Arsenal have done great on the business side of the game since he came to Arsenal, but seemed to not be able to win trophies while he was there. How much blame, if any, does he deserve for the perceived dip in ambition by the Arsenal board?
I don’t think Arsenal’s failure to win trophies - because apparently we’re not counting three FA Cup wins in four years between 2013-2017 as trophies? - can be laid solely at the feet of Ivan Gazidis. Wenger, as mentioned, was almost solely responsible for player sourcing and recruitment until his last season or so, so if you need to blame someone, I’d put most of the blame there. I will say that Gazidis could have forced himself into a more active role in player recruitment, but I don’t think that was his primary focus. The Arsenal board are, and have been for years, fairly content to sit back and let things just happen - and now that Stan Kroenke is sole owner of the club, the board may or may not have a function in a season or two anyway.

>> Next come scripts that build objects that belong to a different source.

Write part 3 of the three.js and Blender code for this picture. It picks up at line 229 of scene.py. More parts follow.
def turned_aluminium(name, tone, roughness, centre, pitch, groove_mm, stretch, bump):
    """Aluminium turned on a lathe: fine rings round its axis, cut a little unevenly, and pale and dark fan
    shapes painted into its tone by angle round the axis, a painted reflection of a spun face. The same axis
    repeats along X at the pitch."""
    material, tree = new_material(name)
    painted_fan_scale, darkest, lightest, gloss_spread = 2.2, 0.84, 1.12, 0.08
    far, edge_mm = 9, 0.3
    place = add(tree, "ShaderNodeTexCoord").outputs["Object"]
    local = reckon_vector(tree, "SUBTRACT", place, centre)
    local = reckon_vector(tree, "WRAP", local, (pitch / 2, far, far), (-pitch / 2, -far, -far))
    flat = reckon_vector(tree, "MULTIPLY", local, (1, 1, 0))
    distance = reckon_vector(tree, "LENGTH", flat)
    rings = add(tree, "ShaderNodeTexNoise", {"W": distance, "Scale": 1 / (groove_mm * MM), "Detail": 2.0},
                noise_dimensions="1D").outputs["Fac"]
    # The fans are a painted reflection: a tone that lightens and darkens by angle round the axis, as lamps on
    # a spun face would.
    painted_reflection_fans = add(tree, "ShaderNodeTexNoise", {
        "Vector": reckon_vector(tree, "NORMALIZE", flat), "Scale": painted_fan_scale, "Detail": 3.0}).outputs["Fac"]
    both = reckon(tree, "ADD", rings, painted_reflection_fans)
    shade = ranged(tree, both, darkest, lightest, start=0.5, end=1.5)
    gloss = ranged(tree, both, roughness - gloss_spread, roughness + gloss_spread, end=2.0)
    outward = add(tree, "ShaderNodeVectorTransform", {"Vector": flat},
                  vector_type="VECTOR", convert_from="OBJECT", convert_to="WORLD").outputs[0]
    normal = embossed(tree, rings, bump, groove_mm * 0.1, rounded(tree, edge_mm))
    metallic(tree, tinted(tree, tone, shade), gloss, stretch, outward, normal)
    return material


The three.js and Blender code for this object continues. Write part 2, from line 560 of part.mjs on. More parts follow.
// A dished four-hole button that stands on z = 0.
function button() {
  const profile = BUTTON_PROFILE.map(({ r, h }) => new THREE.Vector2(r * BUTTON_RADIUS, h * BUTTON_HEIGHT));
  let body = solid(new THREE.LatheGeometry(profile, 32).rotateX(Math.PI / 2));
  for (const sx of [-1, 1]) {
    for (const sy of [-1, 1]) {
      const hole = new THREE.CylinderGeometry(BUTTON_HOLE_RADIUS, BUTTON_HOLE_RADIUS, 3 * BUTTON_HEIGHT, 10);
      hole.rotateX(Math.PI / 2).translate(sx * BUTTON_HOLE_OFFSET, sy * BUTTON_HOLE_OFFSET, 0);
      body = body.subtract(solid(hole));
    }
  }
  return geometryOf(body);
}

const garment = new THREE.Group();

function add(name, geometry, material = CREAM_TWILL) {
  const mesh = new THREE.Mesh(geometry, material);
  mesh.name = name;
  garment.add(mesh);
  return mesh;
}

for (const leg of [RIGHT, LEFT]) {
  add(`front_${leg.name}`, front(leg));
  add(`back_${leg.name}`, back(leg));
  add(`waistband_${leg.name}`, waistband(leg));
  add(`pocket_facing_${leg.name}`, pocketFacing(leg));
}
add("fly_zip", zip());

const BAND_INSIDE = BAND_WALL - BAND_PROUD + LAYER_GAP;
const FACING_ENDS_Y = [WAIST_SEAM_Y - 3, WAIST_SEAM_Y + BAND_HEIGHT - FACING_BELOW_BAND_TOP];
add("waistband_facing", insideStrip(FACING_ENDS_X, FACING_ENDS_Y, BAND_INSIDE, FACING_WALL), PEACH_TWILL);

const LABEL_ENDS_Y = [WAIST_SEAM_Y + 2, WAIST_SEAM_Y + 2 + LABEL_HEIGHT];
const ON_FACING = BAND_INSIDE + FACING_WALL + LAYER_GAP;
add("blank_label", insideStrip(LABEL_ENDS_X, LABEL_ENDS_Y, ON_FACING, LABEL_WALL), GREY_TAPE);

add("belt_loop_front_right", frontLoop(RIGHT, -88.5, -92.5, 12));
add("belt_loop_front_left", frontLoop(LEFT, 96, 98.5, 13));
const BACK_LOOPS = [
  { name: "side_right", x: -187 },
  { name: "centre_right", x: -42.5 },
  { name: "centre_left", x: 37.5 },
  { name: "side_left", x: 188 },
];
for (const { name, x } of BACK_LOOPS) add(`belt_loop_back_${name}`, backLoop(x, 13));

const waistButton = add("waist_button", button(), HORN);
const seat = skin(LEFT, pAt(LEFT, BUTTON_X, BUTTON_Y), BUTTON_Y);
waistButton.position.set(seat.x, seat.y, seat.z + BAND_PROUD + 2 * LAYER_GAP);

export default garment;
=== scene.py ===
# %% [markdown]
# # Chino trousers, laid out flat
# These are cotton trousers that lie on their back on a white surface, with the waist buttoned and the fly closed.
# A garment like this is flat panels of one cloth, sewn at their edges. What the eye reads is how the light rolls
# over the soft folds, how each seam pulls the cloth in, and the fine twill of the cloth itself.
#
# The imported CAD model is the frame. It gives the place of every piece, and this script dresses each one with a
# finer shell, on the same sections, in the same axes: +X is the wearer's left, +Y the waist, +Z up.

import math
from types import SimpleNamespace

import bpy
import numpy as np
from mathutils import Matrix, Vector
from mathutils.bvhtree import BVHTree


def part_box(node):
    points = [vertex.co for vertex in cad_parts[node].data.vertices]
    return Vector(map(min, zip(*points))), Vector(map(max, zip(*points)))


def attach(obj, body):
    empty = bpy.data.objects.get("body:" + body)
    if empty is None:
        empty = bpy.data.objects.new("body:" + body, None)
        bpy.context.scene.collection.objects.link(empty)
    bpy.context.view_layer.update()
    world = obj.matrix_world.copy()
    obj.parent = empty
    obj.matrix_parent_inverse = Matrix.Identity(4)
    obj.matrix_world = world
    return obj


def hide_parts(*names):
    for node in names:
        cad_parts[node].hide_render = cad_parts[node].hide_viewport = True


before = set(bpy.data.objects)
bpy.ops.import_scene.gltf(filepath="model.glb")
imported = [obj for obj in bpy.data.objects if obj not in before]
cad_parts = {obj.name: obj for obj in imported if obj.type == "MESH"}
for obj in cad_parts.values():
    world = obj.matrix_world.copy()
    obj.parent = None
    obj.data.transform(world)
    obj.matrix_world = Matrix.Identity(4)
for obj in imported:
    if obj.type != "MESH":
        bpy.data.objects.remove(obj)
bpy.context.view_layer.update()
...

So if we’re going to do this numbers-style, I’d break it down like this, as far as percentage of blame for a lack of Premier League and European success:
Arsene Wenger: 70%. He had all the power, and he was very good at identifying and signing players, until he wasn’t.
Stan Kroenke: 10%. He does not have an active role in the club at all - he just owns it. Doesn’t ever put pressure on the club to spend more/do more (that we can see, anyway).
Ivan Gazidis: 10%. Again, not really his job, but he could, as CEO, have made it his job.
Arsenal’s board: 10%. Content to just let the profits - and Arsenal are quite profitable - roll in.